Some of the plans offer no-cost or low-cost terms up front, but now that those gifts have been opened and payments are due, be careful. They can get very expensive if you miss a payment or are not paid in full when the promotion period ends. Late fees can range from a few dollars up to 25 percent of the loan amount. 

Payments that are made late, which is 30 days or more, might get reported to the credit bureaus and negatively affect your credit score.

Next time, Consumer Reports says there might be better options than buy now, pay later plans. 

First, look inside your wallet. Especially for expensive purchases, or if you think you might return something, consider using a credit card instead. Aim to pay the balance off as quickly as possible. You may earn reward points, and will have consumer purchase protections in case you have trouble with the merchant or the item you purchased. Buy now, pay later loans usually don’t offer protections.

If you don’t have a credit card, talk to your bank or credit union. Or if it’s a larger purchase, consider a personal loan. Interest rates average just under 11 percent for a three-year loan.

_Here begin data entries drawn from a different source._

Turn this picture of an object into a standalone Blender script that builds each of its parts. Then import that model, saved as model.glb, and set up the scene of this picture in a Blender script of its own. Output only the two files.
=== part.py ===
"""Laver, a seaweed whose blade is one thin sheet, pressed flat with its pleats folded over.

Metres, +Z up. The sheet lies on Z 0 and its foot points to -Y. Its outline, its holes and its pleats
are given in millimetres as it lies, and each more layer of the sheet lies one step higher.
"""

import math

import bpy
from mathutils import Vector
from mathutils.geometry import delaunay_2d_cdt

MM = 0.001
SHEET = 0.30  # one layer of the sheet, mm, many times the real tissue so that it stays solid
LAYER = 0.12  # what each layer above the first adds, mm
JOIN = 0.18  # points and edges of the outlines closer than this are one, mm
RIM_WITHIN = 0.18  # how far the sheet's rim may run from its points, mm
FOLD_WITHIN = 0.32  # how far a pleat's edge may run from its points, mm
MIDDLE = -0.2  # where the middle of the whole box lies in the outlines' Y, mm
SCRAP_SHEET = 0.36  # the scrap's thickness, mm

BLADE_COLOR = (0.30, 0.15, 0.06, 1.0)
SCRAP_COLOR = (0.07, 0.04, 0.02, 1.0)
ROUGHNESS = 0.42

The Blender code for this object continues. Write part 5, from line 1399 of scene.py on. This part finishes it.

Finally, if you decide to buy now and pay later, see if you can pick the traditional pay-in-four plan. That’s when you’ll make four payments over six weeks with no or very small fees as long as you pay on time. And no matter which plan you pick, autopay ensures your bill is always paid on time. 

One more caution about buy now, pay later: Returns can be a hassle since you sometimes have to contact the seller and lender before you can stop making payments, a process that can take several weeks.